THE battle continues to get the Winnipeg Jets to be a better defensive team.

There are small signs of progress. Despite a 2-5 record, only once in the first seven games of their NHL season have the Jets given up more than 30 shots on goal.

But they continue to misread plays and make mistakes that assist quality opponents in burning them, such as in Friday’s 4-2 home loss to the Tampa Bay Lightning. The team has given up 20 goals so far, not far off its historically untenable average.

Patrice Cormier
Patrice Cormier

On the flip side, the Jets have had a horrible time scoring goals. They have just 13 in seven games and six of them came in an opening-night win.

Still, they had 42 shots at Tampa Bay’s Ben Bishop on Friday and while saying they outplayed the Lightning might be a bit of a reach, the even-strength shots on goal were 28-26 Winnipeg and there were ample opportunities to score.

“There is some good offence by our team that’s not being converted into goals,” head coach Paul Maurice said Saturday after coaching up another storm at practice at the MTS Iceplex.

“(But)… are you generating that offence at the expense of defence?”

X’S AND O’S 101: The teaching continued at practice Saturday as Maurice kept on the theme of reads and positional play as the avenue to a better goals ratio, which currently stands at minus-seven.

“We gave up some good chances in that (Tampa) game and some of that is directly due to their skill level,” he said. “We just didn’t have enough solid positional play.

“Two-pass two-on-one, you never like to see that. Because your goaltender’s got no chance of making that play,” he said, quite possibly referring to a first-period Steven Stamkos-Jonathan Drouin combination that resulted in Stamkos’s sixth goal of the season.

So far, the coach is staying on the positive side of it, declining to single out individuals for mistakes.

“We want to make sure we’re owning all of them without crushing the team with, ‘Every mistake is the end of the world,’ ” he said. “But we’re at the high end of shots-for in the NHL from where you want them (taken) and we’re at the low end from where you don’t want them (against). We’re giving up too much.

“Our great challenge here is going to be able to keep that high number of offensive chances and cut down the other.”

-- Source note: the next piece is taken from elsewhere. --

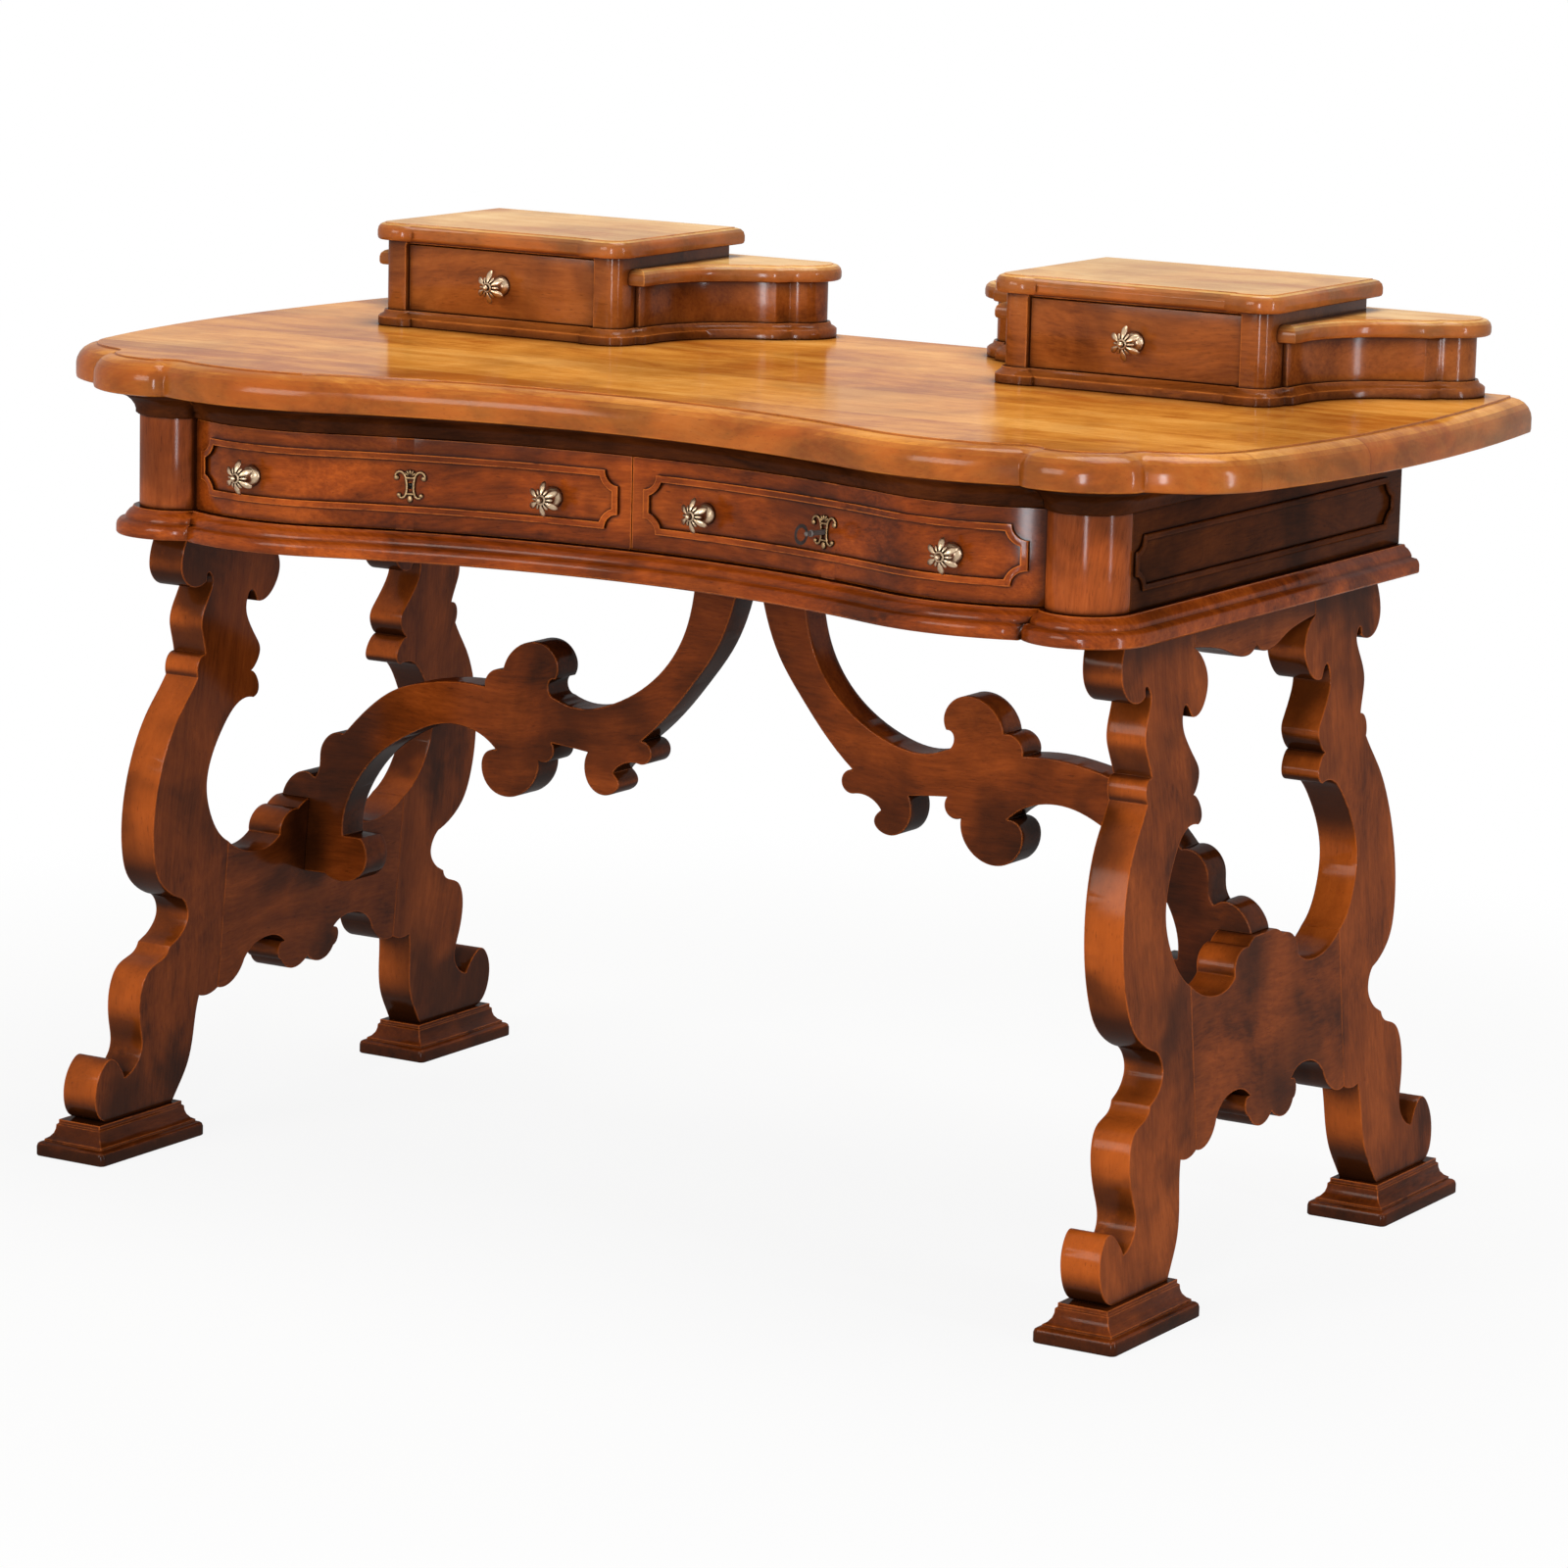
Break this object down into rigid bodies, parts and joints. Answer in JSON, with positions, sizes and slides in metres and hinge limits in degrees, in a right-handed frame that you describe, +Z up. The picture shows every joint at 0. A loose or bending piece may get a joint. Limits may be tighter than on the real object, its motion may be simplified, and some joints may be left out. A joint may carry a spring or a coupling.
{
  "type": "writing desk",
  "caption": "Serpentine writing desk on carved splayed trestles with scrolled braces, locking frieze drawers and small organizers on the moulded top.",
  "frame": {"origin": "centre of the footprint on the floor", "axes": "+X along the desk to the right as seen from the front, -Y to the front, +Z up"},
  "size_m": [1.331, 0.703, 0.882],
  "materials": {
    "top_wood": "polished honey varnish",
    "case_wood": "satin red-brown stain",
    "carved_wood": "satin red-brown stain with darkened hollows",
    "inner_wood": "plain unfinished wood",
    "fittings_metal": "antique worn brass",
    "lock_metal": "aged steel",
    "key_iron": "dark iron"
  },
  "bodies": {
    "desk": {"left_front_leg": "carved_wood", "left_rear_leg": "carved_wood", "left_centre_board": "carved_wood", "left_top_rail": "carved_wood", "left_front_foot": "carved_wood", "left_rear_foot": "carved_wood", "left_brace": "carved_wood", "left_corner_post": "case_wood", "left_side_panel": "case_wood", "left_side_bead": "case_wood", "right_front_leg": "carved_wood", "right_rear_leg": "carved_wood", "right_centre_board": "carved_wood", "right_top_rail": "carved_wood", "right_front_foot": "carved_wood", "right_rear_foot": "carved_wood", "right_brace": "carved_wood", "right_corner_post": "case_wood", "right_side_panel": "case_wood", "right_side_bead": "case_wood", "case_bottom": "case_wood", "base_moulding": "case_wood", "back_panel": "case_wood", "centre_divider": "case_wood", "cornice_moulding": "case_wood", "drawer_guides": "case_wood", "desk_top": "top_wood", "left_organizer_top": "top_wood", "left_organizer_carcass": "case_wood", "left_organizer_base": "case_wood", "left_organizer_wing_walls": "case_wood", "left_organizer_wing_tops": "top_wood", "right_organizer_top": "top_wood", "right_organizer_carcass": "case_wood", "right_organizer_base": "case_wood", "right_organizer_wing_walls": "case_wood", "right_organizer_wing_tops": "top_wood"},
    "left_drawer": {"left_drawer_front": "case_wood", "left_drawer_sides": "inner_wood", "left_drawer_back": "inner_wood", "left_drawer_bottom": "inner_wood", "left_drawer_bead": "case_wood", "left_drawer_knobs": "fittings_metal", "left_drawer_escutcheon": "fittings_metal", "left_drawer_lock": "lock_metal"},
    "left_bolt": {"left_drawer_bolt": "lock_metal"},
    "left_small_drawer": {"left_organizer_drawer": "case_wood", "left_organizer_knob": "fittings_metal"},
    "right_drawer": {"right_drawer_front": "case_wood", "right_drawer_sides": "inner_wood", "right_drawer_back": "inner_wood", "right_drawer_bottom": "inner_wood", "right_drawer_bead": "case_wood", "right_drawer_knobs": "fittings_metal", "right_drawer_escutcheon": "fittings_metal", "right_drawer_lock": "lock_metal"},
    "right_bolt": {"right_drawer_bolt": "lock_metal"},
    "right_small_drawer": {"right_organizer_drawer": "case_wood", "right_organizer_knob": "fittings_metal"},
    "key": {"key": "key_iron"}
  },
  "joints": [
    {"name": "left_drawer_slide", "type": "slide", "parent": "desk", "child": "left_drawer", "axis": [0, -1, 0], "range_m": [0, 0.3]},
    {"name": "left_small_drawer_slide", "type": "slide", "parent": "desk", "child": "left_small_drawer", "axis": [0, -1, 0], "range_m": [0, 0.14]},
    {"name": "left_bolt_slide", "type": "slide", "parent": "left_drawer", "child": "left_bolt", "axis": [0, 0, 1], "range_m": [0, 0.008]},
    {"name": "right_drawer_slide", "type": "slide", "parent": "desk", "child": "right_drawer", "axis": [0, -1, 0], "range_m": [0, 0.3]},
    {"name": "right_small_drawer_slide", "type": "slide", "parent": "desk", "child": "right_small_drawer", "axis": [0, -1, 0], "range_m": [0, 0.14]},
    {"name": "right_bolt_slide", "type": "slide", "parent": "right_drawer", "child": "right_bolt", "axis": [0, 0, 1], "range_m": [0, 0.008]},
    {"name": "key_turn", "type": "hinge", "parent": "right_drawer", "child": "key", "pos_m": [0.22402, -0.25835, 0.6765], "axis": [-0.2742, -0.9617, 0], "range_deg": [0, 90]}
  ],
  "couplings": [
    {"joint": "right_bolt_slide", "follows": "key_turn", "m_per_rad": 0.00509}
  ]
}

Winnipeg is eighth overall in shots for, at 31.6 per game, and sixth-best in shots against per game, at 27.1.

Paul Maurice
Paul Maurice

CORMIER SUMMONED: With Anthony Peluso’s continuing unavailability for practice, the Jets decided they couldn’t go on without an extra forward (Evander Kane is still out) and called up Patrice Cormier from the St. John’s IceCaps Saturday.

Cormier has scored twice in the first four games of the AHL season.

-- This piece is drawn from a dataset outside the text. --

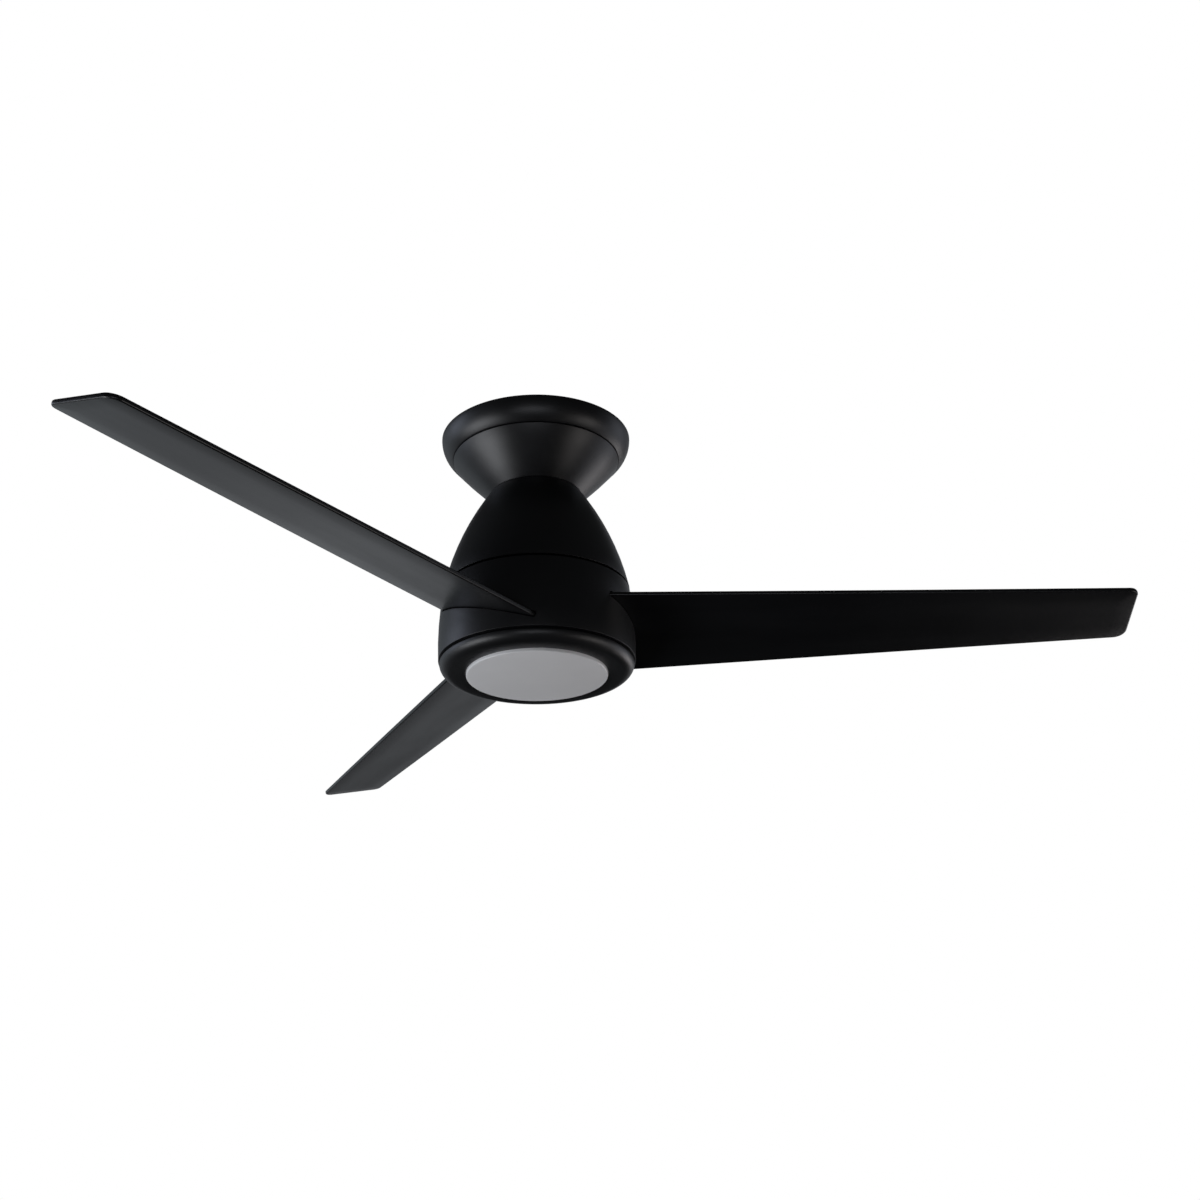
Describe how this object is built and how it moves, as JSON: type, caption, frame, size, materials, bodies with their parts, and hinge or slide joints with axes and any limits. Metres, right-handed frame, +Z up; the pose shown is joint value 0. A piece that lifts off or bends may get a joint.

A RED FLAG: MTS Centre fans were outraged and angry on Friday at a second-period tripping penalty handed to defenceman Paul Postma.

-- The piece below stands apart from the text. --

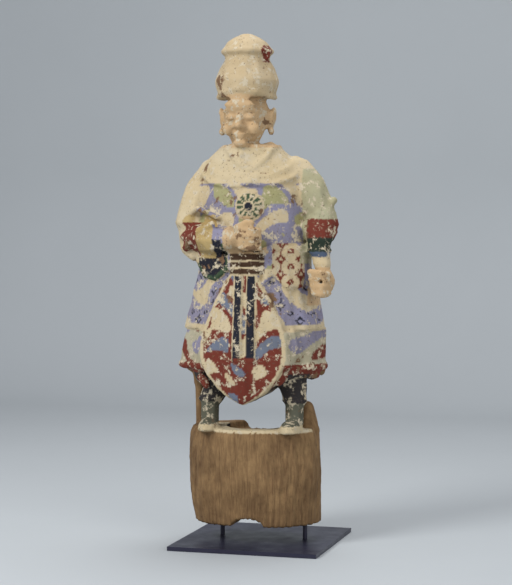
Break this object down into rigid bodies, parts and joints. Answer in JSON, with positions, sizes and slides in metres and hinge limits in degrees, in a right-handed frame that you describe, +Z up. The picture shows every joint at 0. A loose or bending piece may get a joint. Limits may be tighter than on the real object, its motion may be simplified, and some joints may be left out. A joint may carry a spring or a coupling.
{
  "type": "carved wooden guardian figure on stand",
  "caption": "Carved and painted wooden guardian in a tall cap and layered robe, in one piece with its log, on a square steel mount with rods.",
  "frame": {"origin": "middle of the underside of the steel plate", "axes": "+Z up, the figure faces -Y, its own left hand is on the +X side"},
  "size_m": [0.335, 0.3175, 1.009],
  "materials": {
    "polychrome_wood": "carved wood with worn, flaking paint on a pale ground; bare wood on the log",
    "black_painted_steel": "satin black paint"
  },
  "bodies": {
    "root": {"guardian_figure": "polychrome_wood", "mount_plate": "black_painted_steel", "mount_rod_left": "black_painted_steel", "mount_rod_right": "black_painted_steel"}
  },
  "joints": []
}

It was a hurtful call also because the Lightning scored on the ensuing power play to make it 3-1.

Tampa Bay’s Vladislav Namestnikov tried to get past Postma and when the defenceman pushed him over, he was whistled off. Postma’s stick was between Namestnikov’s legs, but he didn’t twist it, which is frequently called the “can-opener” and almost always called.

“We will look at that call as what can we do to avoid it happening,” Maurice said Saturday, when asked for his opinion. “So the stick in between the legs is a bit of a red flag. I think if the physicality happens earlier on that, it’s just a hit. And then after that, that’s on somebody else.”